As mentioned above, the average gas price for the month was around $30/GJ, which for reference translates to a generation cost of around $300/MWh just to break even. 

Looking ahead to June 2022

As we head into winter, solar generation will typically hit an annual low, and we expect demand to increase as heating load increases due to colder temperatures. This could result in tighter supply/demand conditions.  

The Bureau of Meteorology is predicting higher-than-average daily minimum and maximum temperatures along the south-east and east coasts though, which may soften peak demand. Rainfall typical of historical levels could reduce both grid-scale and rooftop solar generation, as is typical of June. 

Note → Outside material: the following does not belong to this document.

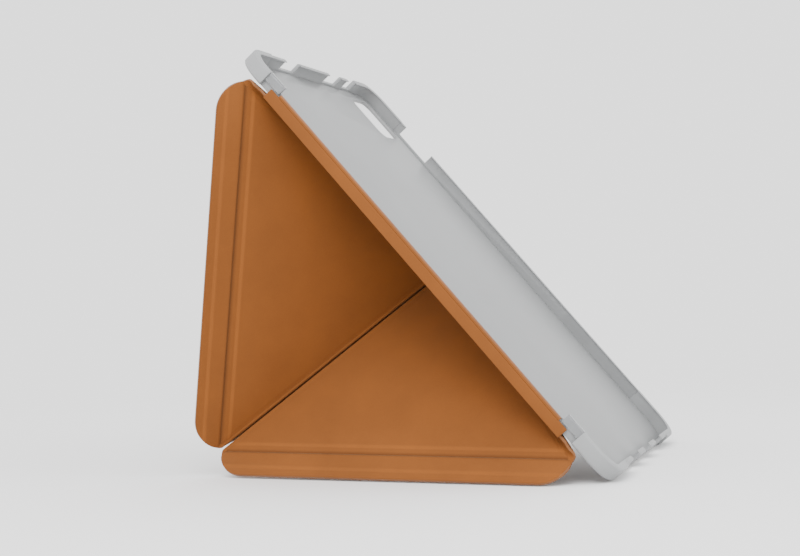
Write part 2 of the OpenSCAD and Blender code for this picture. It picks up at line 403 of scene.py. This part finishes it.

Spot prices are unlikely to decrease in the near term and will likely persist until global supply chain issues for coal and gas are addressed. Future contracts reflect this, with contract prices remaining high throughout the rest of the year. Some relief may come if the newly elected Federal government opts to use the domestic gas reservation policy, which would divert some of the gas being shipped overseas back into the domestic market and take some pressure off the domestic gas market. We expect the electricity market to return to normal conditions when more coal generators return to service.  

Unfortunately, while the National Electricity Market (NEM) is still highly dependent on gas and coal, we will be exposed to these kinds of price shocks. However, in the longer term, more renewables, batteries, and demand management should reduce the link between shocks to international coal and gas markets, and prices in the NEM.